Tendenziell ist die Produktion von Schweinefleisch in Deutschland und weiteren europäischen Erzeugerländern seit Jahren rückläufig. Die vielfach unsicheren politischen Rahmenbedingungen, die kritische gesellschaftliche Diskussion, Auflagen des Bau- und Umweltrechtes und eine nachlassende Nachfrage nach Schweinefleisch zählen zu den Gründen für viele Landwirte, aus der Schweinemast auszusteigen.

Zum ersten Mal seit der BSE-Krise sank der Pro-Kopf-Verzehr von Fleisch und Fleischwaren unter 60 Kilogramm, dies ist der deutlich rückläufigen Nachfrage nach Schweinefleisch geschuldet. Dieser verringerte sich nach der vorläufigen Fleischbilanz der Bundesanstalt für Landwirtschaft und Ernährung (BLE) von 35,7 kg pro Kopf auf 34,1 kg. Daneben hat jeder Bundesbürger im Jahresverlauf durchschnittlich 10 kg Rind- und Kalbfleisch gegessen, 100 g mehr als im Vorjahr. Nach jahrelangen Steigerungen stagnierte der Geflügelverzehr bei 13,8 kg pro Kopf.

Trotz dieser aktuellen Zahlen fällt die Nachfrage in Deutschland und den Nachbarländern während der zurückliegenden Jahre insgesamt sehr stabil aus. Bei der Gesamtbetrachtung des Marktes lag der Selbstversorgungsgrad in Deutschland mit rund 114 Prozent rechnerisch über dem Eigenverbrauch.

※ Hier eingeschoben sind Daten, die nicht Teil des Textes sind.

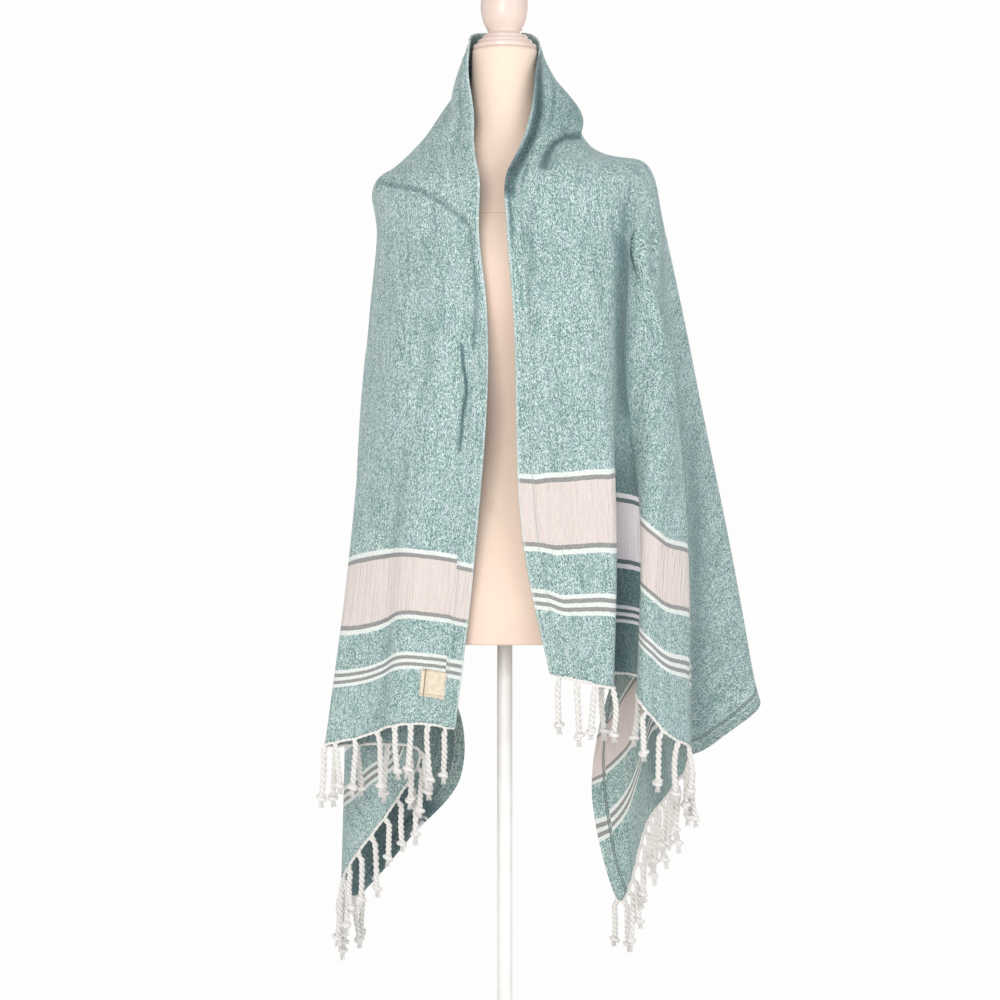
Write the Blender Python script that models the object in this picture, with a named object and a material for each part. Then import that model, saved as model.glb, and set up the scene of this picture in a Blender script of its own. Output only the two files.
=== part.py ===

„Während sich der Markt derzeit noch in einer stabilen Seitwärtsbewegung zeigt, werfen die europäischen und globalen politischen Themen verschiedenste Fragen für die Zukunft der Branche auf. Die Vergangenheit hat jedoch gezeigt, dass die Fleischwarenindustrie in Deutschland immer die richtigen Antworten parat hatte und die Verbraucher in der Region, in Deutschland oder auch global mit geschmackvollen und qualitativ hochwertigen Lebensmitteln versorgte“, ist Sarah Dhem optimistisch.